Asymmetric susceptibility tensor imaging

link to paper

Asymmetric susceptibility tensor imaging

Steven Cao, Hongjiang Wei, Jingjia Chen, Chunlei Liu

Abstract

Purpose

To investigate the symmetry constraint in susceptibility tensor imaging.

Theory

The linear relationship between the MRI frequency shift and the magnetic susceptibility tensor is derived without constraining the tensor to be symmetric. In the asymmetric case, the system matrix is shown to be maximally rank 6. Nonetheless, relaxing the symmetry constraint may still improve tensor estimation because noise and image artifacts do not necessarily follow the constraint.

Methods

Gradient echo phase data are obtained from postmortem mouse brain and kidney samples. Both symmetric and asymmetric tensor reconstructions are applied to the data. The reconstructions are then used for susceptibility tensor imaging fiber tracking. Simulations with ground truth and at various noise levels are also performed. The reconstruction methods are compared qualitatively and quantitatively.

Results

Compared to regularized and unregularized symmetric reconstructions, the asymmetric reconstruction shows reduced noise and streaking artifacts, better contrast, and more complete fiber tracking.
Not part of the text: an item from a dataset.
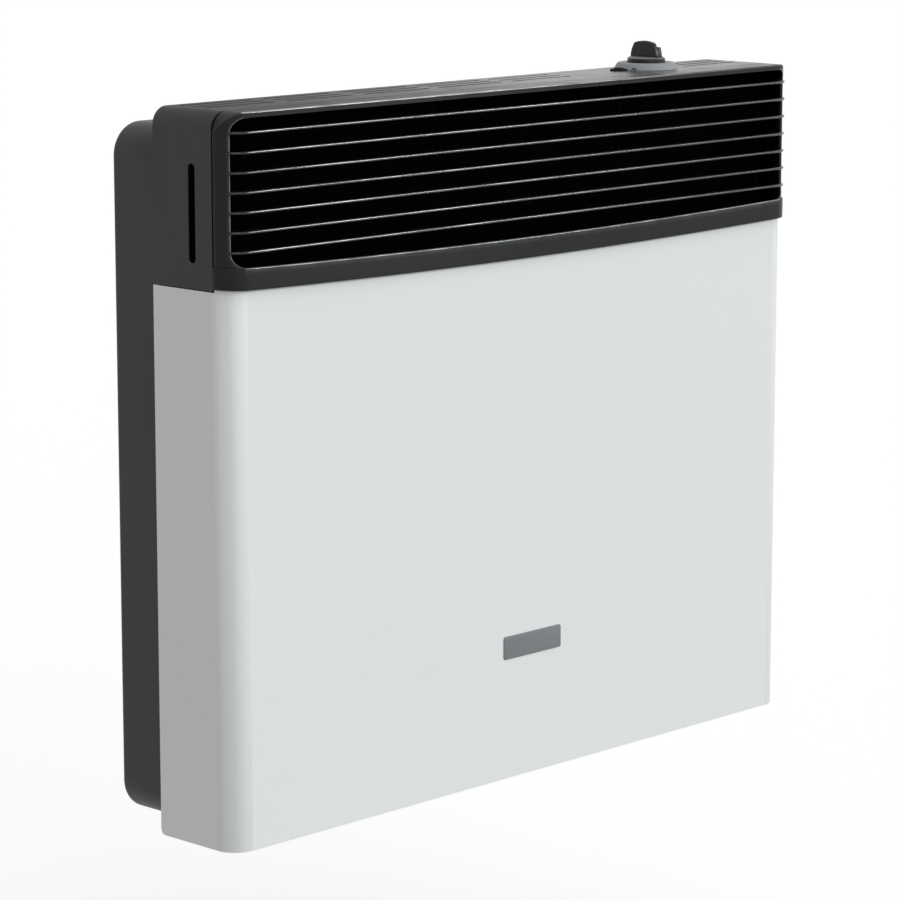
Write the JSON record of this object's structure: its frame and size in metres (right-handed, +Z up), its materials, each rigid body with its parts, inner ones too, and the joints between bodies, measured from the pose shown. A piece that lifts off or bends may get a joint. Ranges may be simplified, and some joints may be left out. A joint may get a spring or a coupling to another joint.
{
  "type": "wall mounted gas heater",
  "caption": "Balanced-flue wall gas heater: white enamelled front cover, black hood and louvred outlet grille wrapped round the top corners, gas knob and push igniter on top.",
  "frame": {"origin": "middle of the wall bracket's four screw holes, on the wall plane", "axes": "+X to the viewer's right as one faces the heater, +Y from the room into the wall, +Z up"},
  "size_m": [0.724, 0.211, 0.6469],
  "materials": {
    "white_enamel": "satin white enamel, baked on sheet steel",
    "black_enamel": "satin black enamel",
    "casing_enamel": "semi-gloss black heat-proof enamel",
    "plated_steel": "zinc-plated steel, dull",
    "aluminised_steel": "aluminised steel, dull",
    "aluminium": "satin aluminium",
    "badge_metal": "brushed and lacquered, bare",
    "brass": "machined brass",
    "copper_lead": "drawn copper, dull",
    "knob_plastic": "moulded black thermoset plastic",
    "igniter_plastic": "moulded black plastic",
    "ceramic": "glazed white ceramic",
    "gasket_fibre": "pressed ceramic fibre",
    "glass": "clear heat-proof glass",
    "cable": "black silicone insulation"
  },
  "bodies": {
    "cabinet": {"air_baffle": "black_enamel", "air_spigot": "aluminised_steel", "badge_plate": "badge_metal", "blade_stays": "black_enamel", "burner_gasket": "gasket_fibre", "burner_plate": "plated_steel", "burner_supports": "plated_steel", "burner_tube": "aluminised_steel", "casing_front": "casing_enamel", "casing_gasket": "gasket_fibre", "casing_screws": "plated_steel", "cover_screws": "plated_steel", "exhaust_duct": "aluminised_steel", "exhaust_spigot": "aluminised_steel", "front_cover": "white_enamel", "grille_blades": "black_enamel", "grille_frame": "black_enamel", "hanger_rail": "casing_enamel", "heat_shield": "aluminised_steel", "hood_screws": "plated_steel", "hood_support": "plated_steel", "igniter_body": "igniter_plastic", "igniter_nut": "plated_steel", "ignition_lead": "cable", "injector_elbow": "brass", "inlet_fitting": "brass", "knob_bezel": "knob_plastic", "lower_arms": "plated_steel", "main_gas_pipe": "aluminium", "pilot_bracket": "plated_steel", "pilot_burner": "brass", "pilot_pipe": "aluminium", "plate_screws": "plated_steel", "rear_casing": "casing_enamel", "sight_glass": "glass", "sight_ring": "plated_steel", "spark_electrode": "ceramic", "thermocouple": "copper_lead", "thermocouple_lead": "copper_lead", "top_hood": "black_enamel", "valve_body": "brass", "valve_bracket": "plated_steel", "wall_bracket": "plated_steel"},
    "plug": {"valve_plug": "brass"},
    "knob": {"control_rod": "plated_steel", "knob": "knob_plastic"},
    "button": {"igniter_button": "igniter_plastic"}
  },
  "joints": [
    {"name": "tap_turn", "type": "hinge", "parent": "cabinet", "child": "plug", "pos_m": [0.2226, -0.1065, -0.385], "axis": [0, 0, 1], "range_deg": [0, 180]},
    {"name": "knob_push", "type": "slide", "parent": "plug", "child": "knob", "axis": [0, 0, -1], "range_m": [0, 0.0035], "stiffness_N_per_m": 1500, "springref_m": -0.004},
    {"name": "igniter_push", "type": "slide", "parent": "cabinet", "child": "button", "axis": [0, 0, -1], "range_m": [0, 0.004], "stiffness_N_per_m": 1500, "springref_m": -0.004}
  ]
}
In simulation, the asymmetric reconstruction achieves better mean squared error and better angular difference in the presence of noise. Decomposing the asymmetric tensor into its symmetric and antisymmetric components confirms that the underlying susceptibility tensor is symmetric and that the main sources of asymmetry are noise and streaking artifacts.

Conclusion

Whereas the susceptibility tensor is symmetric, asymmetric reconstruction is more effective in suppressing noise and artifacts, resulting in more accurate estimation of the susceptibility tensor.

Dear Steven and colleagues,

Thanks for putting together this manuscript and your continued work with STI. I had a couple of questions about the methodology and results.

  • Your implementation of aSTI included a minimum-norm term to address the A matrix rank. Have you investigated to what extent the minimum-norm term alone has on improving STI reconstruction (e.g. comparing aSTI verses a conventional STI reconstruction including the minimum norm regularisation)?

  • Following on from this, whether you would be able to provide any further insights into the origin of the asymmetric term in the susceptibility tensor. Discussing with colleagues, we initially considered whether it could arise from a component of the experimental image acquisition. However, if I am correct your simulations only included Gaussian noise, suggesting that the asymmetry originates from this contribution alone. Any further insight into how the asymmetric component arises would be appreciated.

Dear Benjamin,

Thank you for your interest in the paper!

  • Your question about the minimum norm is interesting. Just to clarify, our implementation for aSTI does not add any regularization terms. The reason we use minimum-norm is because the system matrix is low rank, so we choose the minimum-norm solution out of the possible solutions. We have not tried other options for choosing between the solutions but that would be an interesting thing to explore.
    As you point out, for conventional STI (which is full rank), one could add an L2 regularization term for noise reduction. We have not tried this, but we suspect that it would play out similarly to L2 regularization in other domains, where it reduces noise at the cost of blurring.

  • This question about the source of asymmetry is a great one, and we do not have a full answer to it. As you point out, even just adding white Gaussian noise produces asymmetry. In the paper, we posit that any components of the measured signal beyond the contribution of the susceptibility has the potential to look asymmetric, causing it to be removed when we do aSTI. It would be interesting to further explore this question.